— BEGIN —

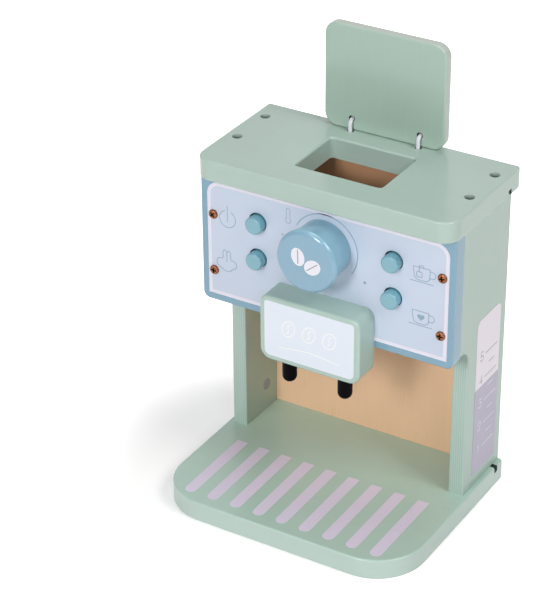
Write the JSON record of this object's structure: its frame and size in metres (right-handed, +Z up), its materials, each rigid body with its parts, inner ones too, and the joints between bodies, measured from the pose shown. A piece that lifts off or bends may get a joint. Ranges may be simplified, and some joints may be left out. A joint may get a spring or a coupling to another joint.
{
  "type": "toy coffee maker",
  "caption": "Wooden toy coffee maker with a cup bay, a spout block with nozzles, a turning knob, sprung push buttons and a cord-hung lid over a hatch in the top.",
  "frame": {"origin": "on the floor, under the middle of the whole toy's bounding box", "axes": "+Z up, -Y towards the front with the knob, +X to the right seen from the front"},
  "size_m": [0.19, 0.156, 0.3145],
  "materials": {
    "green_paint": "satin paint on wood, sage green",
    "blue_paint": "satin paint on wood, dusty blue",
    "knob_paint": "satin paint on turned wood, dusty blue",
    "teal_paint": "satin paint on turned wood, teal",
    "black_paint": "satin paint on turned wood, black",
    "plywood": "bare smooth plywood",
    "bare_dowel": "bare turned wood",
    "printed_sheet": "matte printed sheet, pale blue",
    "white_label": "matte printed label, off-white",
    "bronze_screws": "bronze plated",
    "steel": "bright zinc",
    "grey_plug": "matte grey",
    "elastic": "woven white elastic"
  },
  "bodies": {
    "housing": {"base_plate": "green_paint", "top_plate": "green_paint", "side_panel_left": "green_paint", "side_panel_right": "green_paint", "back_panel": "plywood", "head_floor": "plywood", "front_board": "blue_paint", "front_decal": "printed_sheet", "front_screws": "bronze_screws", "top_screws": "bronze_screws", "base_screws": "bronze_screws", "panel_plug": "grey_plug", "side_label": "white_label", "spout_block": "green_paint", "spout_label": "white_label", "spout_screws": "bronze_screws", "nozzle_left": "black_paint", "nozzle_right": "black_paint", "button_keeper_left": "plywood", "button_keeper_right": "plywood", "keeper_screws": "bronze_screws", "spring_upper_left": "steel", "spring_lower_left": "steel", "spring_upper_right": "steel", "spring_lower_right": "steel", "hinge_cord_left": "elastic", "hinge_cord_right": "elastic"},
    "knob": {"knob": "knob_paint", "knob_axle": "bare_dowel", "knob_washer": "steel", "knob_screw": "bronze_screws"},
    "lid": {"lid": "green_paint"},
    "button_upper_left": {"button_upper_left": "teal_paint"},
    "button_lower_left": {"button_lower_left": "teal_paint"},
    "button_upper_right": {"button_upper_right": "teal_paint"},
    "button_lower_right": {"button_lower_right": "teal_paint"}
  },
  "joints": [
    {"name": "lid_hinge", "type": "hinge", "parent": "housing", "child": "lid", "pos_m": [0, 0.0691, 0.2403], "axis": [1, 0, 0], "range_deg": [0, 90], "deforming": ["hinge_cord_left", "hinge_cord_right"]},
    {"name": "knob_turn", "type": "hinge", "parent": "housing", "child": "knob", "pos_m": [-0.0005, 0, 0.1954], "axis": [0, 1, 0], "continuous": true},
    {"name": "button_upper_left_push", "type": "slide", "parent": "housing", "child": "button_upper_left", "axis": [0, 1, 0], "range_m": [0, 0.003], "stiffness_N_per_m": 500, "springref_m": -0.002, "deforming": ["spring_upper_left"]},
    {"name": "button_lower_left_push", "type": "slide", "parent": "housing", "child": "button_lower_left", "axis": [0, 1, 0], "range_m": [0, 0.003], "stiffness_N_per_m": 500, "springref_m": -0.002, "deforming": ["spring_lower_left"]},
    {"name": "button_upper_right_push", "type": "slide", "parent": "housing", "child": "button_upper_right", "axis": [0, 1, 0], "range_m": [0, 0.003], "stiffness_N_per_m": 500, "springref_m": -0.002, "deforming": ["spring_upper_right"]},
    {"name": "button_lower_right_push", "type": "slide", "parent": "housing", "child": "button_lower_right", "axis": [0, 1, 0], "range_m": [0, 0.003], "stiffness_N_per_m": 500, "springref_m": -0.002, "deforming": ["spring_lower_right"]}
  ]
}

— END —

DIRECTION >>
Write out the data exactly as it stands.

RESPONSE >>
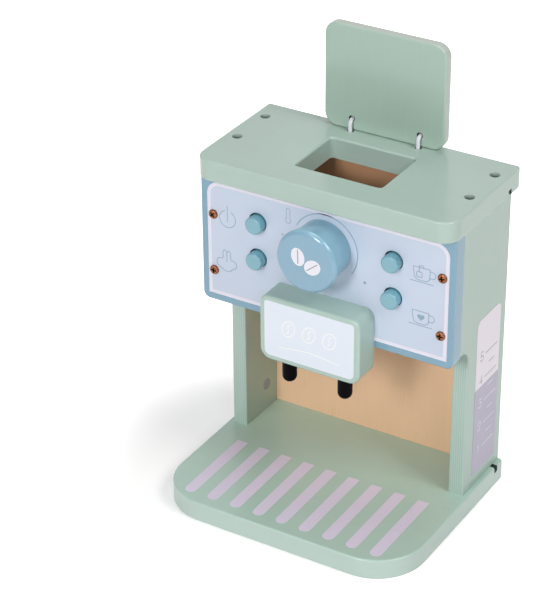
Write the JSON record of this object's structure: its frame and size in metres (right-handed, +Z up), its materials, each rigid body with its parts, inner ones too, and the joints between bodies, measured from the pose shown. A piece that lifts off or bends may get a joint. Ranges may be simplified, and some joints may be left out. A joint may get a spring or a coupling to another joint.
{
  "type": "toy coffee maker",
  "caption": "Wooden toy coffee maker with a cup bay, a spout block with nozzles, a turning knob, sprung push buttons and a cord-hung lid over a hatch in the top.",
  "frame": {"origin": "on the floor, under the middle of the whole toy's bounding box", "axes": "+Z up, -Y towards the front with the knob, +X to the right seen from the front"},
  "size_m": [0.19, 0.156, 0.3145],
  "materials": {
    "green_paint": "satin paint on wood, sage green",
    "blue_paint": "satin paint on wood, dusty blue",
    "knob_paint": "satin paint on turned wood, dusty blue",
    "teal_paint": "satin paint on turned wood, teal",
    "black_paint": "satin paint on turned wood, black",
    "plywood": "bare smooth plywood",
    "bare_dowel": "bare turned wood",
    "printed_sheet": "matte printed sheet, pale blue",
    "white_label": "matte printed label, off-white",
    "bronze_screws": "bronze plated",
    "steel": "bright zinc",
    "grey_plug": "matte grey",
    "elastic": "woven white elastic"
  },
  "bodies": {
    "housing": {"base_plate": "green_paint", "top_plate": "green_paint", "side_panel_left": "green_paint", "side_panel_right": "green_paint", "back_panel": "plywood", "head_floor": "plywood", "front_board": "blue_paint", "front_decal": "printed_sheet", "front_screws": "bronze_screws", "top_screws": "bronze_screws", "base_screws": "bronze_screws", "panel_plug": "grey_plug", "side_label": "white_label", "spout_block": "green_paint", "spout_label": "white_label", "spout_screws": "bronze_screws", "nozzle_left": "black_paint", "nozzle_right": "black_paint", "button_keeper_left": "plywood", "button_keeper_right": "plywood", "keeper_screws": "bronze_screws", "spring_upper_left": "steel", "spring_lower_left": "steel", "spring_upper_right": "steel", "spring_lower_right": "steel", "hinge_cord_left": "elastic", "hinge_cord_right": "elastic"},
    "knob": {"knob": "knob_paint", "knob_axle": "bare_dowel", "knob_washer": "steel", "knob_screw": "bronze_screws"},
    "lid": {"lid": "green_paint"},
    "button_upper_left": {"button_upper_left": "teal_paint"},
    "button_lower_left": {"button_lower_left": "teal_paint"},
    "button_upper_right": {"button_upper_right": "teal_paint"},
    "button_lower_right": {"button_lower_right": "teal_paint"}
  },
  "joints": [
    {"name": "lid_hinge", "type": "hinge", "parent": "housing", "child": "lid", "pos_m": [0, 0.0691, 0.2403], "axis": [1, 0, 0], "range_deg": [0, 90], "deforming": ["hinge_cord_left", "hinge_cord_right"]},
    {"name": "knob_turn", "type": "hinge", "parent": "housing", "child": "knob", "pos_m": [-0.0005, 0, 0.1954], "axis": [0, 1, 0], "continuous": true},
    {"name": "button_upper_left_push", "type": "slide", "parent": "housing", "child": "button_upper_left", "axis": [0, 1, 0], "range_m": [0, 0.003], "stiffness_N_per_m": 500, "springref_m": -0.002, "deforming": ["spring_upper_left"]},
    {"name": "button_lower_left_push", "type": "slide", "parent": "housing", "child": "button_lower_left", "axis": [0, 1, 0], "range_m": [0, 0.003], "stiffness_N_per_m": 500, "springref_m": -0.002, "deforming": ["spring_lower_left"]},
    {"name": "button_upper_right_push", "type": "slide", "parent": "housing", "child": "button_upper_right", "axis": [0, 1, 0], "range_m": [0, 0.003], "stiffness_N_per_m": 500, "springref_m": -0.002, "deforming": ["spring_upper_right"]},
    {"name": "button_lower_right_push", "type": "slide", "parent": "housing", "child": "button_lower_right", "axis": [0, 1, 0], "range_m": [0, 0.003], "stiffness_N_per_m": 500, "springref_m": -0.002, "deforming": ["spring_lower_right"]}
  ]
}